- **Short task**: Your task is to copy a single run of lines that starts at the line with "Reconstruct the object" and stops at the line with "bar_length = 105.2", keeping both ends. Copy nothing else.

* BEGIN Data provided *

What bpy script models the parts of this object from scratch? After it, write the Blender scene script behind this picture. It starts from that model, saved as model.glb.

* END Data provided *
* BEGIN Data provided *

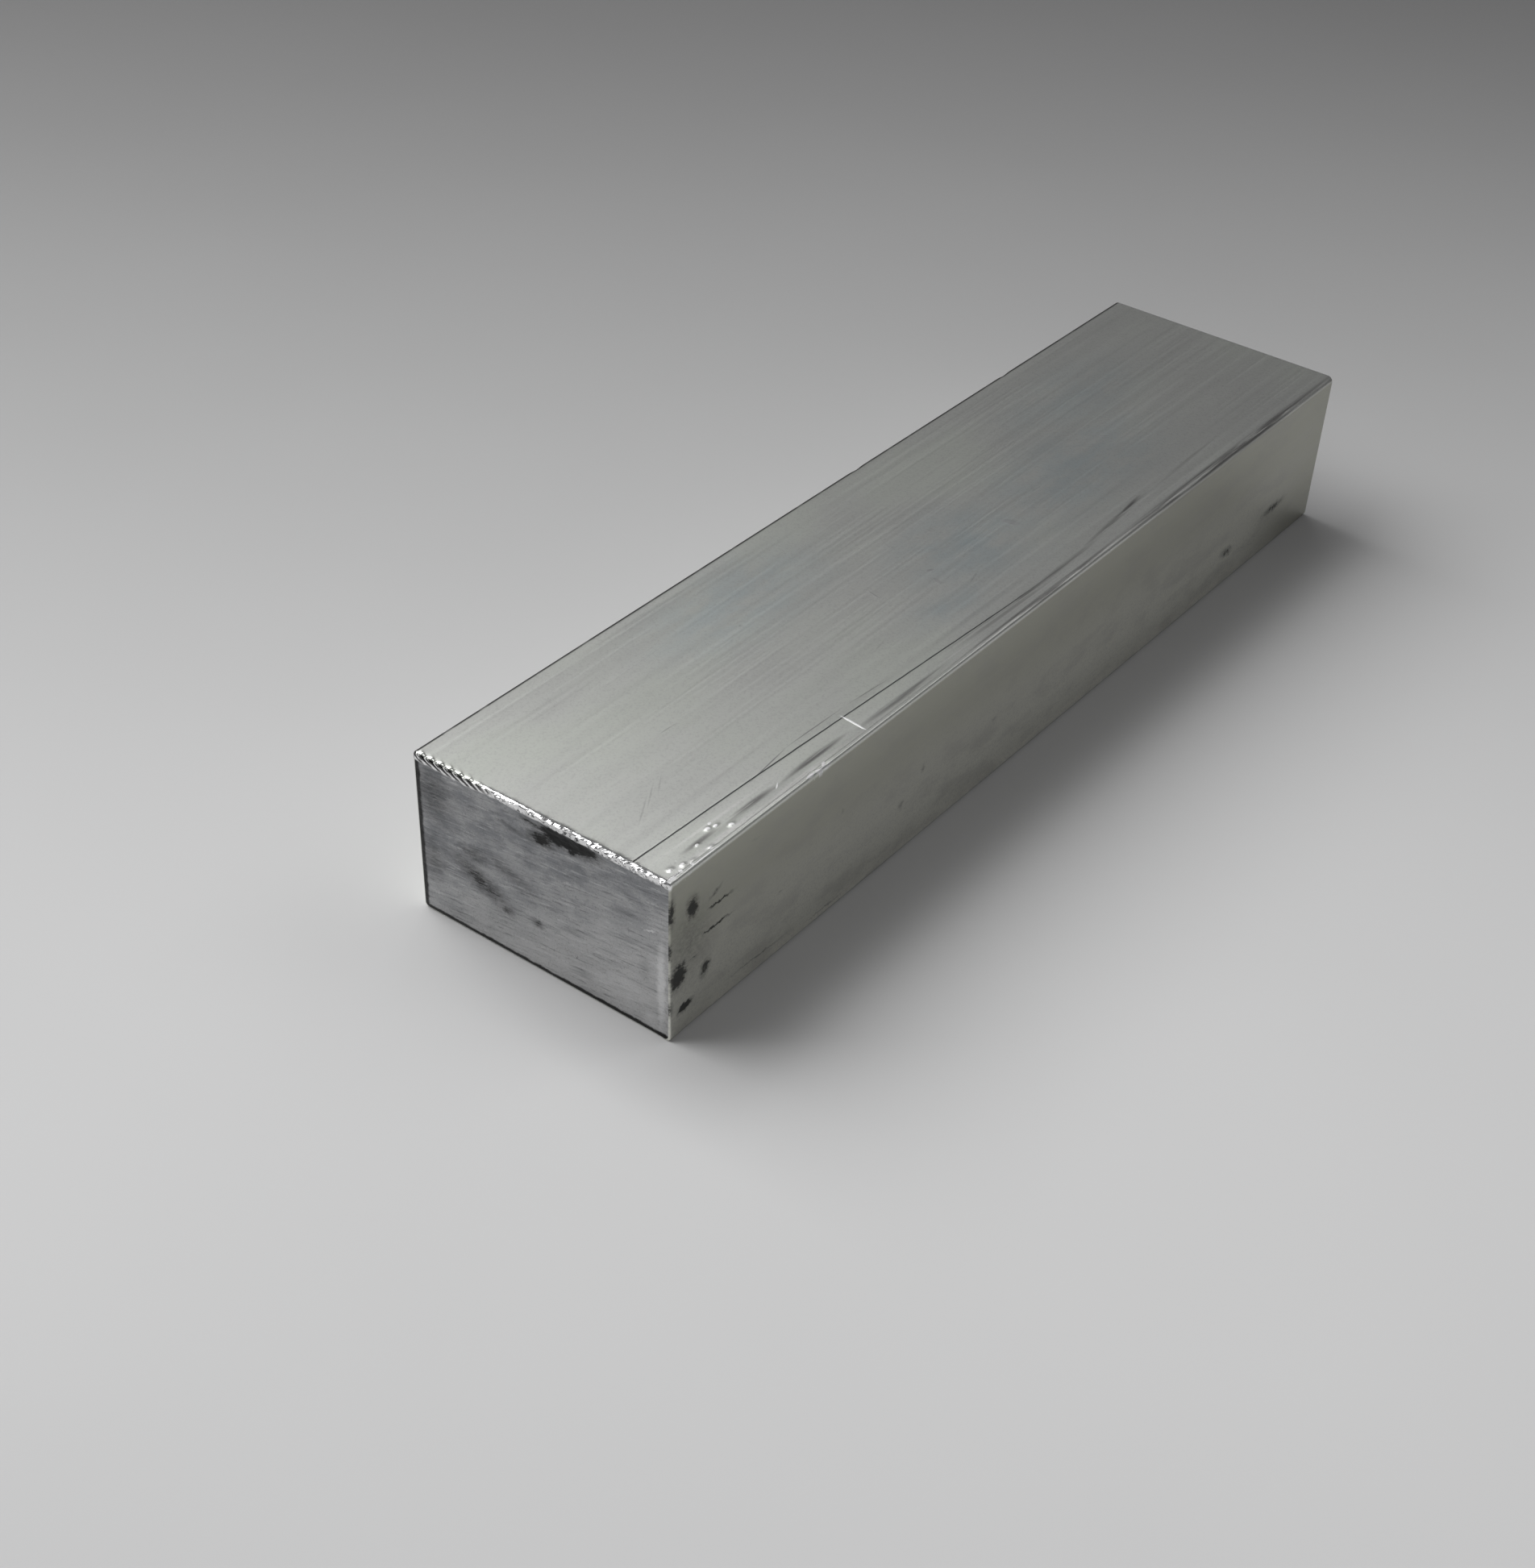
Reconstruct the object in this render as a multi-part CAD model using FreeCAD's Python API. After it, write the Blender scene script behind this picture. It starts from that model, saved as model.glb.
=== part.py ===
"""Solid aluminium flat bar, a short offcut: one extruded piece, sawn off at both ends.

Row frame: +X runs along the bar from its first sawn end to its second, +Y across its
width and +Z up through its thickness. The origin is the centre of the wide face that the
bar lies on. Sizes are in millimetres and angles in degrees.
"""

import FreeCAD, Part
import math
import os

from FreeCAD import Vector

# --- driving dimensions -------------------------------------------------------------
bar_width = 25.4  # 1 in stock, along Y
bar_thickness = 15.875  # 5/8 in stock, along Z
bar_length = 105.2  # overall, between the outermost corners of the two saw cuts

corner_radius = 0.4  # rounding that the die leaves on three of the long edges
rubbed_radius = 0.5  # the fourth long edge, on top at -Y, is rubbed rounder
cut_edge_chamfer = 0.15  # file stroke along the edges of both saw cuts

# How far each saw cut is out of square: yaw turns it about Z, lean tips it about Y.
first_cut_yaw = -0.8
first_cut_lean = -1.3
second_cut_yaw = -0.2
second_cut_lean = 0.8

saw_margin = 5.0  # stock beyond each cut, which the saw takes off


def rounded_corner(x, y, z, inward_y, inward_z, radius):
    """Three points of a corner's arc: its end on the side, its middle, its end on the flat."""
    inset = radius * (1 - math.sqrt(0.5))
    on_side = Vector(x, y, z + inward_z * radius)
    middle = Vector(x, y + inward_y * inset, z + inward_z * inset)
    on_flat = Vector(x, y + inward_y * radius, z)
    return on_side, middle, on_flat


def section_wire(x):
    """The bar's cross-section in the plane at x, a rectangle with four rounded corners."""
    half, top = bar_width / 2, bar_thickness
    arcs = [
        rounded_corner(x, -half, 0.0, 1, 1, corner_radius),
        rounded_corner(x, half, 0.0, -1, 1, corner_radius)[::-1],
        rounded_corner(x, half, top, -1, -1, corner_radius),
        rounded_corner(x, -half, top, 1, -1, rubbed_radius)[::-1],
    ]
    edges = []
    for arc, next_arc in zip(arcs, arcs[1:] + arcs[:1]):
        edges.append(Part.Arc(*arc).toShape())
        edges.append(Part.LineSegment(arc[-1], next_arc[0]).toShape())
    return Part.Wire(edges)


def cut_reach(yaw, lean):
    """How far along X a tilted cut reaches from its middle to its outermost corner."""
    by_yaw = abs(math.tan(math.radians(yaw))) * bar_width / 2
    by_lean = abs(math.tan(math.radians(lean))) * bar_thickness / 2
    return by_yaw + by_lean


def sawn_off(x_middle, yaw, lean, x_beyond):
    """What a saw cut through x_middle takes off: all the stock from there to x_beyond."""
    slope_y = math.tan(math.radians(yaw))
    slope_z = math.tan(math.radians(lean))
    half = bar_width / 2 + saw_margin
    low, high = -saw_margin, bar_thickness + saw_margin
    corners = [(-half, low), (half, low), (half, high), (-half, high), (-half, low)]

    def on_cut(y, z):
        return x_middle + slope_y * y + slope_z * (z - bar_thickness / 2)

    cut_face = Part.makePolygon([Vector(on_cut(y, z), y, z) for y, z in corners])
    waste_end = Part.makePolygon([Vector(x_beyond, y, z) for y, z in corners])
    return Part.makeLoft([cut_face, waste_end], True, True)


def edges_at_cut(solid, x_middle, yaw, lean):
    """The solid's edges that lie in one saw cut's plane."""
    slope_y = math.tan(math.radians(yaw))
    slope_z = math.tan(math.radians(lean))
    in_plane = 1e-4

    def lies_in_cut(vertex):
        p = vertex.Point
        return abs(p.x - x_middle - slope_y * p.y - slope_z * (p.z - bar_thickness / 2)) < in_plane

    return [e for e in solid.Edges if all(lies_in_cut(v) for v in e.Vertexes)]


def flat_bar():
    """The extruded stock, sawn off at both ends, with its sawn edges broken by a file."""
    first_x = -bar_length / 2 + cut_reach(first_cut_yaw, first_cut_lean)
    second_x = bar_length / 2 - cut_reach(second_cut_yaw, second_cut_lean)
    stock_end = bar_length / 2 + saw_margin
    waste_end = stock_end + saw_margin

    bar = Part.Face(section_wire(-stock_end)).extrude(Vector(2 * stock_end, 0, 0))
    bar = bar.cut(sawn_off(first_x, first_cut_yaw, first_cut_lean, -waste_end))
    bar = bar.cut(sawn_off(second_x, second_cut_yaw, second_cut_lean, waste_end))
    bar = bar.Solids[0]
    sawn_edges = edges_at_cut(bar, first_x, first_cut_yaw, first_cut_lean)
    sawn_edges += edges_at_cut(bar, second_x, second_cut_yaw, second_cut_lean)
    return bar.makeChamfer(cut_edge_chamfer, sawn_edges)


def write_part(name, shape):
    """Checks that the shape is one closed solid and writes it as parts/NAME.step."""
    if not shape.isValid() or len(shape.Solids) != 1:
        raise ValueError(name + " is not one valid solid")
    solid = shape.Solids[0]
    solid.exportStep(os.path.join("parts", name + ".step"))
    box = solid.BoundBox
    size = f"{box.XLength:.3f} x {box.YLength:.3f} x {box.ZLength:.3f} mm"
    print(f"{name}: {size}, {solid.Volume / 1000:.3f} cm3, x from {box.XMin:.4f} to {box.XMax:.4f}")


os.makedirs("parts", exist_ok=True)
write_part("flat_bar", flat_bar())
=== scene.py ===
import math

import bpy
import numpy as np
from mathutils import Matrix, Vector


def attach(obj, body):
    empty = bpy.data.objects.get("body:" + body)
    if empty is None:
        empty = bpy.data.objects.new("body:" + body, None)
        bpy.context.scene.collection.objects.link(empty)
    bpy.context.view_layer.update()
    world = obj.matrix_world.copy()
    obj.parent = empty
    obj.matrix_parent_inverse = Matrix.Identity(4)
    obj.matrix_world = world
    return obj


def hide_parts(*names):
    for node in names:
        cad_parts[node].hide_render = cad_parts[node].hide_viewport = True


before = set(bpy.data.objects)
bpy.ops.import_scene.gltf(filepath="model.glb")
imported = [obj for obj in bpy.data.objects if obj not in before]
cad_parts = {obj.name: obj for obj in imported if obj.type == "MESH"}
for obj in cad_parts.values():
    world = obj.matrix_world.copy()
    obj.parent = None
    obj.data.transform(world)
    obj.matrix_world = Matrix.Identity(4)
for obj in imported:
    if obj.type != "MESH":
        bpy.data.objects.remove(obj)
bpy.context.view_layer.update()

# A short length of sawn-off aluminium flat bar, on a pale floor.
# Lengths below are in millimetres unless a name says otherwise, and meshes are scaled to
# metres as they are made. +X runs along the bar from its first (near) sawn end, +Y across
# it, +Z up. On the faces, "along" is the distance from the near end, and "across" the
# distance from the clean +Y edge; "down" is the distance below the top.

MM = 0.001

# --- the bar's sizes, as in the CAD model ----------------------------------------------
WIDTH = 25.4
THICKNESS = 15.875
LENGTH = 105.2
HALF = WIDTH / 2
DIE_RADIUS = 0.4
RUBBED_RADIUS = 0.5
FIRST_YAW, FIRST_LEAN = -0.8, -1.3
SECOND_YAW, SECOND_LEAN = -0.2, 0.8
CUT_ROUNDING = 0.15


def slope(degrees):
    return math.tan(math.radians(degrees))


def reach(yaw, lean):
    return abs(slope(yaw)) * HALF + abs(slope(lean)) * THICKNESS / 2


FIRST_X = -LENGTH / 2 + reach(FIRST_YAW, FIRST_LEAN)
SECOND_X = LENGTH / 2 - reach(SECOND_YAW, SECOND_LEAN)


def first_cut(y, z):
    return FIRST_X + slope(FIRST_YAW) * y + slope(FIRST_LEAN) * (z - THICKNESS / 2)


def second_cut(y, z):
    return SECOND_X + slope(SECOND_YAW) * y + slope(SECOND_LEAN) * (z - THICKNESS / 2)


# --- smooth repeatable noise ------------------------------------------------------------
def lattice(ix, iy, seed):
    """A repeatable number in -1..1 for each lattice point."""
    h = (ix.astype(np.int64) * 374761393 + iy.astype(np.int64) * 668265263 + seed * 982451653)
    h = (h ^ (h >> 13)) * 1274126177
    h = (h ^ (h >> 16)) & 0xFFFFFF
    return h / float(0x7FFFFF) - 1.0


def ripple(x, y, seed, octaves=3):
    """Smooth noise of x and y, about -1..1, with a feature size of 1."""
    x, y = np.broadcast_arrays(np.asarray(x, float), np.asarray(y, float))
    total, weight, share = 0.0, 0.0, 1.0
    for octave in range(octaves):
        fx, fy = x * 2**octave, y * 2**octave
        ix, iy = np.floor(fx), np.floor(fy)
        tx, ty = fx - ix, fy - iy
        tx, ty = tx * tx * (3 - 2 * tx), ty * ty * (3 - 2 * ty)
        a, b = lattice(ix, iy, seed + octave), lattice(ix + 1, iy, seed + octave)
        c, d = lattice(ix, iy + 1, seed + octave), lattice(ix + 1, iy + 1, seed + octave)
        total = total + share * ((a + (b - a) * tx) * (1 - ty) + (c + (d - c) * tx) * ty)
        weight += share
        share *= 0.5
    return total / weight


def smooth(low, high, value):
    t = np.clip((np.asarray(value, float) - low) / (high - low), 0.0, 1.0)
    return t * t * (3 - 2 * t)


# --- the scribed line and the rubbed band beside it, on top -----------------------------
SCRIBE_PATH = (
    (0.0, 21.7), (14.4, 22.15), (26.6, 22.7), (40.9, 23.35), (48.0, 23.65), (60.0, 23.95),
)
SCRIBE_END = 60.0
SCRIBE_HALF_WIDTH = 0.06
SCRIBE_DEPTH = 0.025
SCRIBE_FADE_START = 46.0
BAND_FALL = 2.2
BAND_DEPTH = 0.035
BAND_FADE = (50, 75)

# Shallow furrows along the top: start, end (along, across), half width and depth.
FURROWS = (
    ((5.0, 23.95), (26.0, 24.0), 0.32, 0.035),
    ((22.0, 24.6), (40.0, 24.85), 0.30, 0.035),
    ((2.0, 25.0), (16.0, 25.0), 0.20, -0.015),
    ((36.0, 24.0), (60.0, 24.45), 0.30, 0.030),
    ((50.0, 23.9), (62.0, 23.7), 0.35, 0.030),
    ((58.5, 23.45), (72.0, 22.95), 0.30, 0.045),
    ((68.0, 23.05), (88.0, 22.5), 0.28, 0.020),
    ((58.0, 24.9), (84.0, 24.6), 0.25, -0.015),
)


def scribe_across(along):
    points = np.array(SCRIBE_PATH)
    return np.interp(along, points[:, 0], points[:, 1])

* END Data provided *

- **Solution to this problem**:
Reconstruct the object in this render as a multi-part CAD model using FreeCAD's Python API. After it, write the Blender scene script behind this picture. It starts from that model, saved as model.glb.
=== part.py ===
"""Solid aluminium flat bar, a short offcut: one extruded piece, sawn off at both ends.

Row frame: +X runs along the bar from its first sawn end to its second, +Y across its
width and +Z up through its thickness. The origin is the centre of the wide face that the
bar lies on. Sizes are in millimetres and angles in degrees.
"""

import FreeCAD, Part
import math
import os

from FreeCAD import Vector

# --- driving dimensions -------------------------------------------------------------
bar_width = 25.4  # 1 in stock, along Y
bar_thickness = 15.875  # 5/8 in stock, along Z
bar_length = 105.2  # overall, between the outermost corners of the two saw cuts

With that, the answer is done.